The pattern is identical each time: assert the adult, name the style, set the shot and the light, exclude the disallowed. A tool like Promptchan gives you presets and toggles that handle some of this scaffolding for you, which is helpful while you build the habit.

For deeper templates, weighted-token syntax, and platform-by-platform notes, see our full NSFW prompt engineering guide.

FAQ

Why does my prompt get refused even though everyone is clearly an adult?

Usually a single ambiguous word. Filters react to risk signals like “petite,” “little,” “teen,” “schoolgirl,” or role words such as “student” and “daughter,” even in an obviously adult context. Replace them with unambiguous alternatives and add an explicit age marker near the start of the prompt. The same scene typically renders fine once the wording is clean.

Do I really need a negative prompt on every generation?

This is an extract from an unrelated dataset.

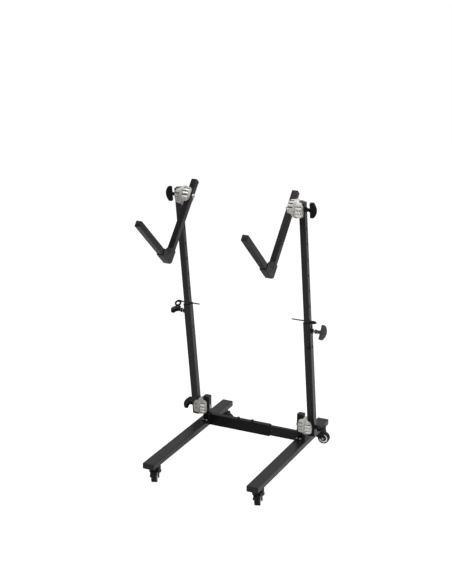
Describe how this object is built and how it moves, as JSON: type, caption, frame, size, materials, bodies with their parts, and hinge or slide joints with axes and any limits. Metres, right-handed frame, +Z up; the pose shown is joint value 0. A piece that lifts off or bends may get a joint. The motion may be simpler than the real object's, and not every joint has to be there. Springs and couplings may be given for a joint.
{
  "type": "folding amp stand",
  "caption": "Wheeled folding floor stand: legs on a telescoping crossbar, hinged telescoping uprights and tilting L-shaped arms that hold a cabinet at an angle.",
  "frame": {"origin": "on the floor under the middle of the whole stand's box, with the tyres standing on z = 0", "axes": "+X to the right seen from the front, where the arms reach out; +Y to the back; +Z up"},
  "size_m": [0.702, 0.7964, 1.1827],
  "materials": {
    "black_paint": "fine-textured semi-gloss powder coat",
    "black_plastic": "satin moulded",
    "black_steel": "black oxide, satin",
    "casting": "raw cast, matt",
    "steel": "zinc plated",
    "wheel_white": "moulded",
    "tyre_rubber": "smooth"
  },
  "bodies": {
    "left_base": {"left_leg": "black_paint", "left_post": "black_paint", "left_base_plugs": "black_plastic", "left_base_bolts": "steel", "outer_crossbar": "black_paint", "crossbar_liner": "black_plastic", "crossbar_clamp_bolts": "black_steel", "left_fold_base_casting": "casting"},
    "right_base": {"right_leg": "black_paint", "right_post": "black_paint", "right_base_plugs": "black_plastic", "right_base_bolts": "steel", "inner_crossbar": "black_paint", "right_fold_base_casting": "casting"},
    "front_left_caster": {"front_left_fork": "black_plastic"},
    "front_left_wheel": {"front_left_rim": "wheel_white", "front_left_tyre": "tyre_rubber"},
    "rear_left_caster": {"rear_left_fork": "black_plastic"},
    "rear_left_wheel": {"rear_left_rim": "wheel_white", "rear_left_tyre": "tyre_rubber"},
    "left_fold_knob": {"left_fold_knob": "black_plastic"},
    "left_upright": {"left_lower_tube": "black_paint", "left_guide_collar": "black_plastic", "left_fold_swing_casting": "casting"},
    "left_height_knob": {"left_height_knob": "black_plastic"},
    "left_riser": {"left_upper_tube": "black_paint", "left_upper_plug": "black_plastic", "left_tilt_upright_casting": "casting"},
    "left_pin": {"left_height_pin": "steel", "left_pin_loop": "black_plastic"},
    "left_arm": {"left_back_arm": "black_paint", "left_bottom_arm": "black_paint", "left_arm_elbow": "black_plastic", "left_arm_plugs": "black_plastic", "left_tilt_arm_casting": "casting", "left_tilt_bolt": "steel"},
    "left_tilt_knob": {"left_tilt_knob": "black_plastic"},
    "front_right_caster": {"front_right_fork": "black_plastic"},
    "front_right_wheel": {"front_right_rim": "wheel_white", "front_right_tyre": "tyre_rubber"},
    "rear_right_caster": {"rear_right_fork": "black_plastic"},
    "rear_right_wheel": {"rear_right_rim": "wheel_white", "rear_right_tyre": "tyre_rubber"},
    "right_fold_knob": {"right_fold_knob": "black_plastic"},
    "right_upright": {"right_lower_tube": "black_paint", "right_guide_collar": "black_plastic", "right_fold_swing_casting": "casting"},
    "right_height_knob": {"right_height_knob": "black_plastic"},
    "right_riser": {"right_upper_tube": "black_paint", "right_upper_plug": "black_plastic", "right_tilt_upright_casting": "casting"},
    "right_pin": {"right_height_pin": "steel", "right_pin_loop": "black_plastic"},
    "right_arm": {"right_back_arm": "black_paint", "right_bottom_arm": "black_paint", "right_arm_elbow": "black_plastic", "right_arm_plugs": "black_plastic", "right_tilt_arm_casting": "casting", "right_tilt_bolt": "steel"},
    "right_tilt_knob": {"right_tilt_knob": "black_plastic"}
  },
  "joints": [
    {"name": "crossbar_width_slide", "type": "slide", "parent": "left_base", "child": "right_base", "axis": [1, 0, 0], "range_m": [-0.09, 0.035]},
    {"name": "front_left_swivel", "type": "hinge", "parent": "left_base", "child": "front_left_caster", "pos_m": [-0.231, -0.27584, 0.06], "axis": [0, 0, 1], "continuous": true},
    {"name": "front_left_axle", "type": "hinge", "parent": "front_left_caster", "child": "front_left_wheel", "pos_m": [-0.22201, -0.29809, 0.025], "axis": [0.9272, 0.3746, 0], "continuous": true},
    {"name": "rear_left_swivel", "type": "hinge", "parent": "left_base", "child": "rear_left_caster", "pos_m": [-0.231, 0.34916, 0.06], "axis": [0, 0, 1], "continuous": true},
    {"name": "rear_left_axle", "type": "hinge", "parent": "rear_left_caster", "child": "rear_left_wheel", "pos_m": [-0.20709, 0.35125, 0.025], "axis": [-0.0872, 0.9962, 0], "continuous": true},
    {"name": "left_fold_knob_turn", "type": "hinge", "parent": "left_base", "child": "left_fold_knob", "pos_m": [-0.3, 0.17316, 0.152], "axis": [-1, 0, 0], "range_deg": [0, 450]},
    {"name": "left_upright_fold", "type": "hinge", "parent": "left_base", "child": "left_upright", "pos_m": [-0.245, 0.17316, 0.152], "axis": [1, 0, 0], "range_deg": [-98.5, 65]},
    {"name": "left_height_knob_turn", "type": "hinge", "parent": "left_upright", "child": "left_height_knob", "pos_m": [-0.3, 0.1062, 0.60002], "axis": [-1, 0, 0], "range_deg": [0, 450]},
    {"name": "left_riser_slide", "type": "slide", "parent": "left_upright", "child": "left_riser", "axis": [0, -0.1478, 0.989], "range_m": [0, 0.136]},
    {"name": "left_pin_pull", "type": "slide", "parent": "left_riser", "child": "left_pin", "axis": [-1, 0, 0], "range_m": [-0.011, 0.072]},
    {"name": "left_arm_tilt", "type": "hinge", "parent": "left_riser", "child": "left_arm", "pos_m": [-0.2455, 0.02831, 1.12124], "axis": [1, 0, 0], "range_deg": [-45, 50]},
    {"name": "left_tilt_knob_turn", "type": "hinge", "parent": "left_arm", "child": "left_tilt_knob", "pos_m": [-0.3, 0.02831, 1.12124], "axis": [-1, 0, 0], "range_deg": [0, 450]},
    {"name": "front_right_swivel", "type": "hinge", "parent": "right_base", "child": "front_right_caster", "pos_m": [0.231, -0.27584, 0.06], "axis": [0, 0, 1], "continuous": true},
    {"name": "front_right_axle", "type": "hinge", "parent": "front_right_caster", "child": "front_right_wheel", "pos_m": [0.23881, -0.29853, 0.025], "axis": [0.9455, 0.3256, 0], "continuous": true},
    {"name": "rear_right_swivel", "type": "hinge", "parent": "right_base", "child": "rear_right_caster", "pos_m": [0.231, 0.34916, 0.06], "axis": [0, 0, 1], "continuous": true},
    {"name": "rear_right_axle", "type": "hinge", "parent": "rear_right_caster", "child": "rear_right_wheel", "pos_m": [0.25491, 0.35125, 0.025], "axis": [-0.0872, 0.9962, 0], "continuous": true},
    {"name": "right_fold_knob_turn", "type": "hinge", "parent": "right_base", "child": "right_fold_knob", "pos_m": [0.3, 0.17316, 0.152], "axis": [1, 0, 0], "range_deg": [0, 450]},
    {"name": "right_upright_fold", "type": "hinge", "parent": "right_base", "child": "right_upright", "pos_m": [0.245, 0.17316, 0.152], "axis": [1, 0, 0], "range_deg": [-98.5, 65]},
    {"name": "right_height_knob_turn", "type": "hinge", "parent": "right_upright", "child": "right_height_knob", "pos_m": [0.3, 0.1062, 0.60002], "axis": [1, 0, 0], "range_deg": [0, 450]},
    {"name": "right_riser_slide", "type": "slide", "parent": "right_upright", "child": "right_riser", "axis": [0, -0.1478, 0.989], "range_m": [0, 0.136]},
    {"name": "right_pin_pull", "type": "slide", "parent": "right_riser", "child": "right_pin", "axis": [1, 0, 0], "range_m": [0, 0.087]},
    {"name": "right_arm_tilt", "type": "hinge", "parent": "right_riser", "child": "right_arm", "pos_m": [0.2455, 0.02831, 1.12124], "axis": [1, 0, 0], "range_deg": [-45, 50]},
    {"name": "right_tilt_knob_turn", "type": "hinge", "parent": "right_arm", "child": "right_tilt_knob", "pos_m": [0.3, 0.02831, 1.12124], "axis": [1, 0, 0], "range_deg": [0, 450]}
  ]
}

Yes. The anti-CSAM negative prompt plus a positive adult anchor are baseline defaults, not optional extras. They make your legitimate intent explicit to both the image model and its safety layer, which improves reliability and keeps you squarely within service terms. Save a snippet and paste it into every prompt.

Will adding more detail always reduce refusals?

Detail helps because specificity removes the uncertainty that conservative filters resolve by refusing. But detail cannot rescue disallowed content. If the underlying concept involves minors, real named people, or non-consent, no amount of phrasing makes it permissible, and you should not attempt it. Detail only helps legitimate adult prompts read as legitimate.

What if a service refuses content that other tools allow?

Each platform sets its own policy and its own filter thresholds, so a prompt that passes on one tool may fail on another. That is normal and worth respecting rather than fighting. Match your tool to the style you want (photorealistic versus anime, image versus video) and stay within whatever each service explicitly permits.